Well, something went wrong. About 10 photos in, following a lovely picture of our group enjoying McDonald’s burgers inside a sit-down sushi restaurant, I heard several gasps and the immediate, hysterical laughter of two friends in the room with whom I’d shared the “other” photos. I turned around to face the projector positioned behind the stage.

spider-man...cleaning up the streets
Holy. Effing. Ess (in church). My heart stopped. Gary, one of the “in the know-ers”, had fallen from his chair and was pounding the floor, literally about to die from laughter. I couldn’t move. Then more gasps.

you can't stop him, he's the gingerbread man
Oh my precious ex-lord, it was on slideshow mode. The fairly conservative girl operating the laptop had pushed away from it, both out of shock and to avoid association with the abomination unfolding before her. I rushed the projector, the idea of managing my reaction to play the whole thing down was nowhere in my mind.

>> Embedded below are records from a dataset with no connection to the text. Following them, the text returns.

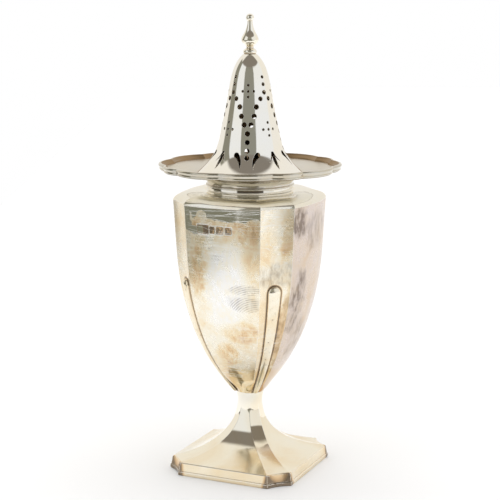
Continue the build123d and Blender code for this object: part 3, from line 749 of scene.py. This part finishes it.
def dress_caster():
    """Give every piece its silver."""
    straps = [f"strap_{corner}" for corner in ("front_right", "back_right", "back_left", "front_left")]
    vase_silver = silver("vase_silver", vase_recipe, edge_radius=0.0003, crevice=0.7, hollow=HOLLOW_FILM,
                         corner_reach=0.003, hairlines=HAIRLINE_LAYERS)
    dress(vase_silver, "vase_body")
    dress(silver("strap_silver", strap_recipe, crevice=0.9, corner_reach=0.002), *straps)
    dress(silver("shoulder_silver", shoulder_recipe, edge_radius=0.0002), "shoulder_plate")
    foot_silver = silver("foot_silver", foot_recipe, edge_radius=0.0003, crevice=0.1, hollow=HOLLOW_FILM)
    dress(foot_silver, "foot", "base_wire")
    dress(silver("neck_silver", neck_recipe), "neck_collar", "neck_bead")
    dress(silver("cove_silver", cove_recipe, crevice=0.4), "cover_cove")
    dress(silver("cone_silver", cone_recipe, edge_radius=0.00015, hollow=HOLLOW_FILM), "pierced_cone")
    dress(silver("finial_silver", finial_recipe, crevice=0.9), "finial_collar", "finial")
    dress(silver("brim_silver", brim_recipe, crevice=0.3), "brim_plate")
    dress(silver("border_silver", border_recipe, crevice=0.6, hollow=BORDER_HOLLOW_FILM), "brim_border")
    dress(silver("sleeve_silver", sleeve_recipe), "cover_bezel")


# ---------------------------------------------------------------------------------------------- studio

# Edges of the table top, seen from the camera: to its left and right, towards it and away from it
FLOOR_LEFT = -0.235
FLOOR_RIGHT = 1.5
FLOOR_FRONT = -0.34
FLOOR_BACK = 2.2
FLOOR_SCALE = 3.0
FLOOR_TONES = [(0.3, (0.85, 0.86, 0.885)), (0.7, (0.87, 0.88, 0.905))]
FLOOR_ROUGHNESS = 0.6

# The studio's brightness in each part
ROOM_FRONT = (0.270, 0.265, 0.225)
ROOM_UNDER = (0.068, 0.056, 0.044)
ROOM_LEFT = (0.260, 0.250, 0.200)
ROOM_DEPTHS = (0.205, 0.200, 0.145, 1.0)
CEILING = (0.230, 0.205, 0.175, 1.0)
BACKDROP = (0.89, 0.855, 0.79)
SOFT_BOX = (0.86, 0.87, 0.88)

# The studio all round at eye level, as (degrees from the camera's direction, colour from there on)
STUDIO_RIGHT = [(0, ROOM_FRONT), (24, SOFT_BOX), (94, BACKDROP)]
STUDIO_LEFT = [(0, ROOM_FRONT), (35, SOFT_BOX), (81, ROOM_LEFT), (114, BACKDROP)]
# The same for what shows just below the table's level
UNDER_RIGHT = [(0, ROOM_UNDER), (36, SOFT_BOX), (94, BACKDROP)]
UNDER_LEFT = [(0, ROOM_UNDER), (35, SOFT_BOX), (84, ROOM_UNDER), (126, BACKDROP)]
HALF_TURN = 180
SECTION_STEP = 0.006

# Where those levels meet, as the upward part of the direction, and where the room gives way to the backdrop
CEILING_EDGE = (0.66, 0.72)
UNDER_EDGE = (-0.030, -0.055)
DEPTHS_EDGE = (-0.212, -0.232)
BACKDROP_EDGE = (-0.06, 0.08)

SUN_STRENGTH = 2.0
SUN_SPREAD = math.radians(70)


def add_floor():
    """A plain pale table top."""
    mesh = bpy.data.meshes.new("table_top")
    corners = [
        (FLOOR_LEFT, FLOOR_FRONT), (FLOOR_RIGHT, FLOOR_FRONT),
        (FLOOR_RIGHT, FLOOR_BACK), (FLOOR_LEFT, FLOOR_BACK),
    ]
    mesh.from_pydata([(x, y, 0.0) for x, y in corners], [], [(0, 1, 2, 3)])
    floor = bpy.data.objects.new("table_top", mesh)
    floor.rotation_euler = (0, 0, CAMERA_TURN)
    bpy.context.scene.collection.objects.link(floor)
    material = bpy.data.materials.new("table_white")
    material.use_nodes = True
    build = Nodes(material.node_tree)
    shader = build.add("ShaderNodeBsdfPrincipled")
    place = build.add("ShaderNodeTexCoord").outputs["Object"]
    build.join(build.ramp(build.noise(place, FLOOR_SCALE), FLOOR_TONES), shader.inputs["Base Color"])
    shader.inputs["Roughness"].default_value = FLOOR_ROUGHNESS
    build.finish(shader)
    mesh.materials.append(material)


def studio_side(build, angle, sections):
    """Colour against the angle from the camera's direction, with narrow steps between the sections."""
    stops = [(0.0, sections[0][1])]
    for (_, before), (start, colour) in zip(sections, sections[1:]):
        stops.append((start / HALF_TURN - SECTION_STEP, before))
        stops.append((start / HALF_TURN + SECTION_STEP, colour))
    return build.ramp(build.math("DIVIDE", angle, math.pi), stops)


def studio_ring(build, angle, right_sections, left_sections):
    """Colour all round, from the signed angle from the camera's direction, right positive."""
    right = studio_side(build, build.larger(angle, 0.0), right_sections)
    left = studio_side(build, build.larger(build.times(angle, -1.0), 0.0), left_sections)
    return build.blend(build.math("GREATER_THAN", angle, 0.0), left, right)


def add_world():
    """A pale backdrop behind the caster, and a dark room with two soft boxes on the camera's side.

    The silver reflects these, and the camera sees plain white.
    """
    world = bpy.data.worlds.new("studio")
    bpy.context.scene.world = world
    world.use_nodes = True
    build = Nodes(world.node_tree)
    direction = build.add("ShaderNodeTexCoord").outputs["Generated"]
    across, away, up = axes(build, build.moved(direction, turn=(0, 0, -CAMERA_TURN)))
    angle = build.math("ARCTAN2", across, build.times(away, -1.0))
    level = studio_ring(build, angle, STUDIO_RIGHT, STUDIO_LEFT)
    under = studio_ring(build, angle, UNDER_RIGHT, UNDER_LEFT)
    behind = build.smooth(away, *BACKDROP_EDGE)
    overhead = build.blend(behind, CEILING, (*BACKDROP, 1.0))
    depths = build.blend(behind, ROOM_DEPTHS, (*BACKDROP, 1.0))
    studio = build.blend(build.smooth(up, *CEILING_EDGE), level, overhead)
    studio = build.blend(build.smooth(up, *UNDER_EDGE), studio, under)
    studio = build.blend(build.smooth(up, *DEPTHS_EDGE), studio, depths)

    light = build.add("ShaderNodeBackground")
    build.join(studio, light.inputs["Color"])
    seen = build.add("ShaderNodeBackground")
    seen.inputs["Color"].default_value = WHITE
    paths = build.add("ShaderNodeLightPath")
    choice = build.add("ShaderNodeMixShader")
    build.join(paths.outputs["Is Camera Ray"], choice.inputs[0])
    build.join(light.outputs[0], choice.inputs[1])
    build.join(seen.outputs[0], choice.inputs[2])
    build.finish(choice, "ShaderNodeOutputWorld")


def add_lights():
    """Even soft light from overhead that whitens the table. The silver doesn't mirror it."""
    data = bpy.data.lights.new("overhead", "SUN")
    data.energy = SUN_STRENGTH
    data.angle = SUN_SPREAD
    light = bpy.data.objects.new("overhead", data)
    light.visible_glossy = False
    bpy.context.scene.collection.objects.link(light)


def add_camera():
    data = bpy.data.cameras.new("camera")
    data.sensor_width = SENSOR_WIDTH
    data.lens = CAMERA_LENS
    data.clip_start = CAMERA_NEAREST
    camera = bpy.data.objects.new("camera", data)
    camera.location = (
        CAMERA_REACH * math.sin(CAMERA_TURN), -CAMERA_REACH * math.cos(CAMERA_TURN), CAMERA_HEIGHT)
    camera.rotation_euler = (math.pi / 2 - CAMERA_PITCH, 0, CAMERA_TURN)
    bpy.context.scene.collection.objects.link(camera)
    bpy.context.scene.camera = camera


dress_caster()
add_floor()
add_world()
add_lights()
add_camera()
bpy.context.scene.view_settings.view_transform = "Standard"
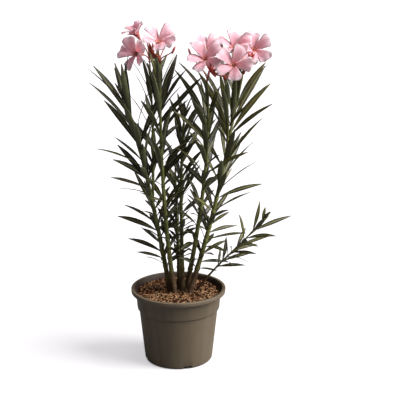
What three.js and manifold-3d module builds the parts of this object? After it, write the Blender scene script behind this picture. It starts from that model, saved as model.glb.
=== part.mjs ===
// An oleander of seven canes in a 19 cm nursery pot.
// Millimetres, +Z up. The origin is the centre of the pot's flat underside, and -Y is the front.

import * as THREE from 'three';
import { mergeVertices } from 'three/addons/utils/BufferGeometryUtils.js';
import Module from 'manifold-3d';

const wasm = await Module();
wasm.setup();

// Pot: a thin tapered wall, a wider collar above it and a rolled lip.
const POT = {
  height: 150,
  wall: 2,
  floor: 4,
  footRadius: 68.5,
  footRound: 5,
  shoulderRadius: 79.3,
  shoulderHeight: 106,
  collarLowRadius: 82.8,
  collarLowHeight: 109.5,
  collarTopRadius: 85.5,
  lipUnderside: 142,
  lipRadius: 95,
  lipRound: 2.5,
  mouthRadius: 87.7,
  sides: 40,
};
const DRAIN = { count: 4, width: 17, height: 4.5, reach: 61, firstDegrees: -73.5 };

// Potting mix: fills the pot to a little below the rim, flat round the canes.
const MIX = { top: 138, edgeRise: 1.5, flatRadius: 48 };

// Clearance left between two pieces that touch.
const GAP = 0.3;

// Canes. Each is a cubic curve from its foot to its tip, measured from the centre of the
// mix's surface. A side shoot has no foot: it springs from another cane at a given length.
// ripe says how far up a whole cane its two ends count as, which sets the leaves they carry.
const CANES = {
  left: {
    foot: [-17, 4, 0], bends: [[-36, -7, 130], [-62, -18, 266]],
    tip: [-94, -30, 391], girth: [5.0, 2.2],
  },
  inner_left: {
    foot: [-7, -6, 0], bends: [[-29, -13, 152], [-33, -27, 310]],
    tip: [-31, -42, 468], girth: [5.0, 2.0],
  },
  centre_short: {
    foot: [0, 15, 0], bends: [[2, 31, 88], [-7, 48, 167]],
    tip: [-6, 64, 249], girth: [4.2, 1.8],
  },
  centre_tall: {
    foot: [9, 5, 0], bends: [[7, 20, 122], [2, 31, 236]],
    tip: [12, 42, 345], girth: [4.6, 1.8],
  },
  inner_right: {
    foot: [15, 18, 0], bends: [[43, 0, 142], [66, -9, 290]],
    tip: [57, -20, 430], girth: [5.2, 1.9],
  },
  right: {
    foot: [22, -4, 0], bends: [[58, 4, 108], [82, 8, 215]],
    tip: [101, 12, 315], girth: [5.3, 3.0], ripe: [0, 0.8],
  },
  low_side: {
    foot: [35, 6, 0], bends: [[80, 0, 67], [130, -20, 110]],
    tip: [164, -38, 163], girth: [2.4, 1.1], ripe: [0, 0.88],
  },
  left_branch: {
    springs: ['left', 196], bends: [[-45, 11, 285], [-50, 32, 370]],
    tip: [-54, 42, 457], girth: [3.0, 1.8], ripe: [0.45, 1],
  },
  right_near: {
    springs: ['right', 292], bends: [[100, 3, 331], [97, -8, 382]],
    tip: [91, -20, 433], girth: [2.6, 1.7], ripe: [0.72, 1],
  },
  right_far: {
    springs: ['right', 'tip'], bends: [[107, 15, 352], [118, 21, 395]],
    tip: [126, 26, 436], girth: [2.8, 1.7], ripe: [0.76, 1],
  },
};
const CANE = { sides: 6, step: 45, buried: 12, flare: 0.3, flareHeight: 14, lead: 5, tipInset: 4 };

// Leaves grow in whorls of three, and each whorl is turned by half a step from the one below.
// The spread, in degrees from the cane, narrows towards its tip, and light is how far a blade
// at the plant's side twists to face the front.
const LEAF = { length: 116, width: 11.5, thickness: 1.6, neck: 3.4, perWhorl: 3, steps: 3 };
const SPREAD = { foot: 66, drop: 48, power: 1.3 };
const VARIATION = {
  reach: 3, spread: 30, azimuth: 36, roll: 64, light: 40, lengthFrom: 0.86, lengthSpan: 0.28,
  sagFoot: 0.10, sagTip: 0.01, bendFrom: 4, bendSpan: 8, widthFrom: 0.88, widthSpan: 0.24,
};

// How far a new leaf keeps from what is there already, measured between sample points. A leaf
// that finds no room is tried again, turned a little and shorter, and in the end left out.
const CLEAR = { leaf: 5.5, stem: 3.2, sister: 3.0, aboveMix: 18, ownBelow: 12, ownAbove: 14 };
const TRIES = { count: 5, turn: 12, shorter: 0.12 };
const SAMPLES = { along: 24, sisterFrom: 8, across: [0, 1, -1, 0.5, -0.5], stemStep: 4 };

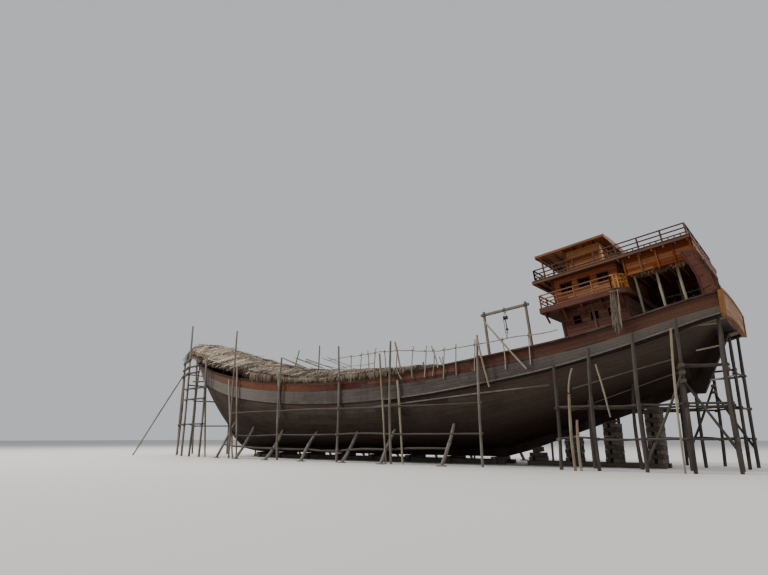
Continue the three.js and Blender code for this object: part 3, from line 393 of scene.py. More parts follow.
# columns: rail x, keel x, top of keel, top of cap rail, half-breadth, drop to the ledge, tuck, fullness
stationColumns = ["railX", "keelX", "low", "high", "half", "ledge", "tuck", "full"]
stationRows = [
    (-25.0, -25.0, 7.4, 8.87, 3.95, 1.17, 1.7, 0.2), (-24.2, -24.2, 7.25, 8.7, 4.08, 1.19, 1.7, 0.2),
    (-22.6, -22.6, 4.7, 8.34, 4.28, 1.3, 0.85, 0.32), (-20.4, -20.4, 3.95, 7.8, 4.5, 1.36, 0.46, 0.45),
    (-18.4, -18.4, 3.29, 7.38, 4.66, 1.42, 0.28, 0.55), (-16.5, -16.5, 2.67, 7.06, 4.78, 1.5, 0.14, 0.64),
    (-14.3, -14.3, 1.94, 6.79, 4.93, 1.6, 0.07, 0.72), (-11.3, -11.3, 1.1, 6.43, 5.12, 1.64, 0.07, 0.8),
    (-8.0, -8.0, 0.95, 6.1, 5.21, 1.68, 0.07, 0.86), (-4.0, -4.0, 0.95, 5.87, 5.28, 1.72, 0.07, 0.9),
    (0.0, 0.0, 0.95, 5.82, 5.3, 1.75, 0.07, 0.9), (4.0, 4.0, 0.95, 5.93, 5.3, 1.75, 0.07, 0.88),
    (8.0, 7.8, 0.95, 6.24, 5.2, 1.75, 0.07, 0.82), (12.0, 11.0, 0.95, 6.75, 4.95, 1.75, 0.07, 0.72),
    (15.5, 13.6, 0.97, 7.42, 4.38, 1.75, 0.07, 0.6), (18.5, 15.6, 1.15, 8.15, 3.6, 1.75, 0.07, 0.5),
    (21.0, 17.2, 1.75, 8.78, 2.65, 1.75, 0.07, 0.42), (23.2, 18.7, 3.0, 9.28, 1.45, 1.75, 0.06, 0.35),
    (24.8, 19.9, 4.5, 9.62, 0.36, 1.75, 0.04, 0.3),
]
lines = {column: np.array([row[i] for row in stationRows]) for i, column in enumerate(stationColumns)}
side = {
    "bulwark": 0.8, "wall": 0.28, "wallShare": 0.35, "cap": 0.1, "capOver": 0.08, "inset": 0.05,
    "keelSeat": 0.2, "camber": 0.1, "deckDrop": (0.85, 1.0), "deckOverLedge": 0.42,
}
smoothColumns = ("high", "half")
slopes = {column: np.gradient(lines[column], lines["railX"]) for column in smoothColumns}


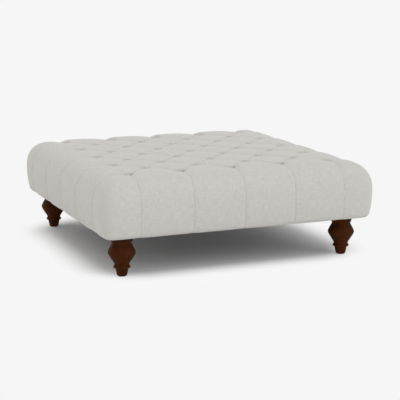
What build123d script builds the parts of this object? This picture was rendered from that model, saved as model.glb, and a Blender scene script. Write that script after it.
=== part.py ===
# Square deep-buttoned footstool on four turned legs.
# Origin on the floor under the centre, X along the front, Y to the back, Z up, all in millimetres.
import os
from math import sqrt

from build123d import *

os.makedirs("parts", exist_ok=True)

# Overall sizes
body_side = 1000  # width and depth at the widest level
body_height = 198  # from the underside of the rails to the crests of the pillows
leg_height = 139  # from the floor to the underside of the rails
leg_inset = 91  # leg centre, in from the widest outline

# Outline of the upholstered body, seen from the side
shoulder_radius = 100
side_radius = 350
corner_radius = 50
hem_radius = 20

# Deep buttoning
buttons_in_row = 5
button_setback = 30  # border buttons, in from the start of the shoulder
crease_depth = 9
crease_rise = 0.8  # how far a pillow's arc would rise over the flat crest
crease_width_share = 0.92
well_depth = 38
well_mouth_radius = 30
button_radius = 11
button_height = 7
button_rim = 2
button_clearance = 1

# Layers, from the outside in
cover_thickness = 1.5
wadding_thickness = 10
side_foam_thickness = 15
hem_return = 40  # cover turned in under the frame

# Frame
rail_height = 70
rail_thickness = 22
cross_rail_height = 45
cross_rail_place_share = 0.75  # share of the button pitch, between two rows of buttons
deck_thickness = 12
block_side = 90
block_height = 38
block_chamfer = 35

# Fasteners
bolt_radius = 4
bolt_reach_down = 45
bolt_reach_up = 42
bolt_tip = 8
bolt_clearance = 0.5
nut_barrel_radius = 5.5
nut_barrel_length = 12
nut_flange_radius = 12
nut_flange_thickness = 1.5
frame_screw_length = 45
deck_screw_length = 35
screw_radius = 2.25
screw_head_radius = 4.5
screw_head_height = 3
screw_tip = 5
screw_near = 15  # frame screws, in from the inside corner of the rails
screw_far = 70
screw_level = 13  # lower frame screws, up from the underside of the rails
screw_step = 12
dowel_radius = 4
dowel_into_face = 15
dowel_into_end = 25
dowel_level_shares = (0.5, 0.85)
cross_screw_shares = (0.25, 0.75)
deck_screws_in_row = 5
cross_screws_in_row = 3

# Tufting twine and its ties under the deck
twine_radius = 1.2
deck_hole_radius = 3
washer_radius = 10
washer_thickness = 2
knot_radius = 3.5
knot_height = 4

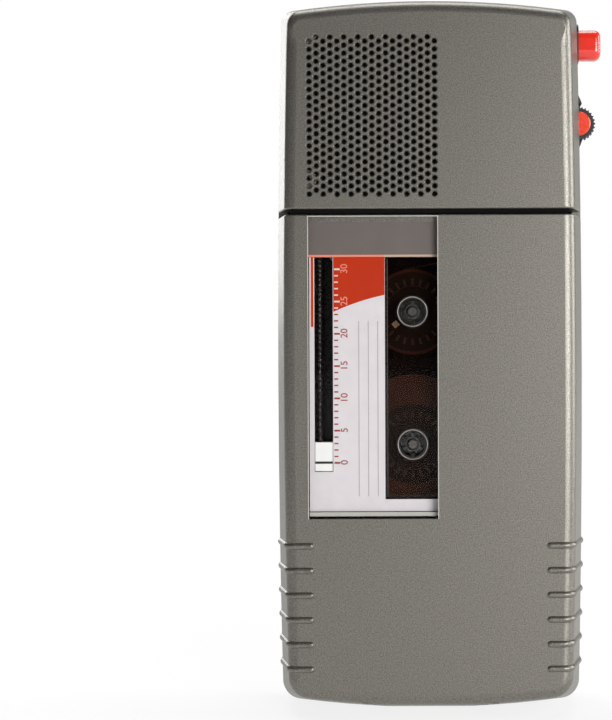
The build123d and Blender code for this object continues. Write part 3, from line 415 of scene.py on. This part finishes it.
# Lower edge of the red field: a shallow arc that climbs to the right and flattens
def redEdge(x):
    along = (x - redLeft) / (redRight - redLeft)
    climb = redValues["climbMm"] * along - redValues["flattenMm"] * along ** 2
    return (redValues["startMm"] + climb) * mm


def buildRedField(work):
    steps = redValues["steps"]
    lower = [(redLeft + (redRight - redLeft) * i / steps) for i in range(steps + 1)]
    addPrism(work, [(x, redEdge(x)) for x in lower] + [(redRight, redTop), (redLeft, redTop)],
             printFront, printBack)
    left, right, low = (size * mm for size in redValues["stripMm"])
    addPrism(work, rectangle(left, right, low, redTop), printFront, printBack)


meshPiece("labelRedField", "cassette", redPrint, buildRedField, smooth=False)


def buildStripBorder(work):
    low = redValues["borderLowMm"] * mm
    for left, right in redValues["borderMm"]:
        addPrism(work, rectangle(left * mm, right * mm, low, redTop), printFront, printBack)


meshPiece("labelStripBorder", "cassette", palePrint, buildStripBorder, smooth=False)


def buildTicks(work, onRed):
    values = labelValues
    left = values["tickLeftMm"] * mm
    yFront = printFront - 0.01 * mm
    for mark in range(values["marks"]):
        z = (values["zeroMm"] + mark * values["stepMm"]) * mm
        length = values["longTickMm"] if mark % 5 == 0 else values["tickMm"]
        if (z > redEdge(left)) != onRed:
            continue
        half = values["tickHeightMm"] * mm / 2 * (1.3 if mark % 5 == 0 else 1.0)
        addPrism(work, rectangle(left, left + length * mm, z - half, z + half), yFront, printBack)


meshPiece("scaleTicksDark", "cassette", darkRedPrint,
          lambda work: buildTicks(work, False), smooth=False)
meshPiece("scaleTicksPale", "cassette", palePrint,
          lambda work: buildTicks(work, True), smooth=False)


# Scale figure, turned to read upwards, cut as a thin solid and turned into a mesh
def makeFigure(number):
    values = labelValues
    curve = bpy.data.curves.new("figure" + str(number), "FONT")
    curve.body = str(number)
    curve.size = values["figureMm"] * mm
    curve.align_x = "CENTER"
    curve.align_y = "CENTER"
    curve.extrude = 0.008 * mm
    curve.offset = 0.012 * mm
    text = bpy.data.objects.new("figureText" + str(number), curve)
    bpy.context.scene.collection.objects.link(text)
    bpy.context.view_layer.update()
    mesh = bpy.data.meshes.new_from_object(text)
    bpy.data.objects.remove(text)
    z = (values["zeroMm"] + number * values["stepMm"] + 0.1) * mm
    for vertex in mesh.vertices:
        across, up, out = vertex.co
        vertex.co = (values["figureXMm"] * mm - up, printFront - 0.012 * mm - out, z + across)
    mesh.flip_normals()
    piece = bpy.data.objects.new("scaleFigure" + str(number), mesh)
    bpy.context.scene.collection.objects.link(piece)
    mesh.materials.clear()
    mesh.materials.append(salmonPrint if number >= 25 else darkRedPrint)
    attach(piece, "cassette")


for number in range(0, 31, 5):
    makeFigure(number)


ruleValues = {"leftMm": (-14.3, -12.4, -10.5), "wideMm": 0.14, "lowMm": 43.5, "highMm": 78.5}


def buildRules(work):
    low, high = ruleValues["lowMm"] * mm, ruleValues["highMm"] * mm
    for x in ruleValues["leftMm"]:
        outline = rectangle(x * mm, (x + ruleValues["wideMm"]) * mm, low, high)
        addPrism(work, outline, printFront, printBack)


meshPiece("labelWritingRules", "cassette", greyRule, buildRules, smooth=False)
print("cassette label printed")


paneLow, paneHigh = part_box("window_pane")
maskLow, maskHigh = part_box("window_mask")
edgeValues = {
    "edgeMm": 0.16, "liftMm": 0.03, "maskBandMm": 0.45, "sillMm": (39.6, 40.4), "labelRightMm": -9.05,
}


# Painted highlight: pale strips along the pane's left, right and top edges
def buildPaneEdge(work):
    wide, lift = edgeValues["edgeMm"] * mm, edgeValues["liftMm"] * mm
    front = paneLow.y - lift
    for outline in (
        rectangle(paneLow.x, paneLow.x + wide, paneLow.z, paneHigh.z),
        rectangle(paneHigh.x - wide, paneHigh.x, paneLow.z, paneHigh.z),
        rectangle(paneLow.x + wide, paneHigh.x - wide, paneHigh.z - wide, paneHigh.z),
    ):
        addPrism(work, outline, front, front + 2 * lift)


meshPiece("paneEdgePaintedHighlight", "door", paneEdgeLightAndShade, buildPaneEdge, smooth=False)


def buildMaskBand(work, x0, x1):
    top = maskLow.z + edgeValues["maskBandMm"] * mm
    addPrism(work, rectangle(x0, x1, maskLow.z, top), maskLow.y - 0.015 * mm, maskLow.y + 0.03 * mm)


bandSplit = edgeValues["labelRightMm"] * mm
meshPiece("maskBandOverLabel", "door", salmonPrint,
          lambda work: buildMaskBand(work, maskLow.x, bandSplit), smooth=False)
meshPiece("maskBandOverWindow", "door", beigePrint,
          lambda work: buildMaskBand(work, bandSplit, maskHigh.x), smooth=False)
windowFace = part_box("cassette_window")[0].y
rimValues = {
    "outerMm": -8.85, "innerMm": -8.5, "lowMm": 43.4, "highMm": 43.75, "topMm": 91.0, "rightMm": 1.9,
    "glintMm": 0.07,
}


def buildWindowRim(work):
    values = rimValues
    left, inner, right = values["outerMm"] * mm, values["innerMm"] * mm, values["rightMm"] * mm
    low, high, top = values["lowMm"] * mm, values["highMm"] * mm, values["topMm"] * mm
    for outline in (rectangle(left, inner, low, top), rectangle(inner, right, low, high)):
        addPrism(work, outline, windowFace - 0.03 * mm, windowFace + 0.05 * mm)


def buildWindowGlint(work):
    values = rimValues
    addPrism(work, rectangle(values["innerMm"] * mm, (values["innerMm"] + values["glintMm"]) * mm,
                             values["highMm"] * mm, values["topMm"] * mm),
             windowFace - 0.02 * mm, windowFace + 0.05 * mm)


# Painted highlight: a dim brown light line along the edge of the dark window
rimGlint = makeMoulded("paintedWindowEdgeHighlight", "#5c5450", "#6a625d", 0.2, 0.3, 0.005)
meshPiece("cassetteWindowRim", "cassette", cassetteAbs, buildWindowRim, smooth=False)
meshPiece("cassetteWindowGlint", "cassette", rimGlint, buildWindowGlint, smooth=False)


# Painted shade: a grey band behind the pane along the lower edge of the window
def buildPaneSill(work):
    low, high = edgeValues["sillMm"]
    addPrism(work, rectangle(paneLow.x + 0.2 * mm, paneHigh.x - 0.2 * mm, low * mm, high * mm),
             paneHigh.y - 0.2 * mm, paneHigh.y - 0.02 * mm)


meshPiece("paneSillPaintedShade", "door", paneEdgeLightAndShade, buildPaneSill, smooth=False)
print("window edges trimmed")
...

Waving my hands about in an entirely futile attempt to obscure the image, I closed on the projector, and as I began to fumble with it, searching for some way to end this nightmare (like perhaps, an off switch), the final piece of horror projects onto my almost unbelievably convenient white t-shirt. Suddenly, like some demonic Cafe Press creation, this is on my chest:

"this is the clue we need to unravel the mystery of the sith"
And people ask why I left the church.
The entire disaster was so surreal, I knew immediately both that what was occurring was horrible, that I would have preferred it not happened, and still that it was so phenomenal I should really savor it, see it as special. Like if you witnessed the rare meteorological phenomenon called ball lightning, watched it drift down from the heavens like it performs according to the very few eyewitness accounts and some theoretical modeling, but then the ball lightning fried off the lower half of your non-dominant arm. Yeah, it’s fucking terrible, but you get to explain the encounter to scientists and reporters and be on Oprah to talk about it.
Except in my case my “arm” got better over time.
I explained, over a serious amount of giggling and some outright hooting, as I explained above, until conservative laptop operator girl stepped in to demand a little order in the place. Normally, I’m quite the taker of charge, but I guess a good photograph of Mace Windu jamming his telltale purple lightsaber into the crotch of a toddler projected onto your chest can really soften one’s control over a room.
-Jake.
So from what I gather the moral of this story is don’t trust technology.
All it wants to do is convince people at your church you enjoy crazy toy erotica, or something to that effect.
But really, I see what your saying, sometimes the terrible events are the events that define life, you hate them at the time, but it’s those type of events that really shape the person you are.
Mace Windu exploring the dark side a little too well.
also, LOL
Personally, I’d have laughed my ass off, but I am so unconventional. haha.
Wow. I must admit that I LOLed.
it could’ve been worse, what if it was actually mace windu ? And actually a little girl ?
That would have been worse for me, worse for a little girl, worse for Mace Windu, and worse for the Jedi Council. Can you imagine explaining that to the galactic senate?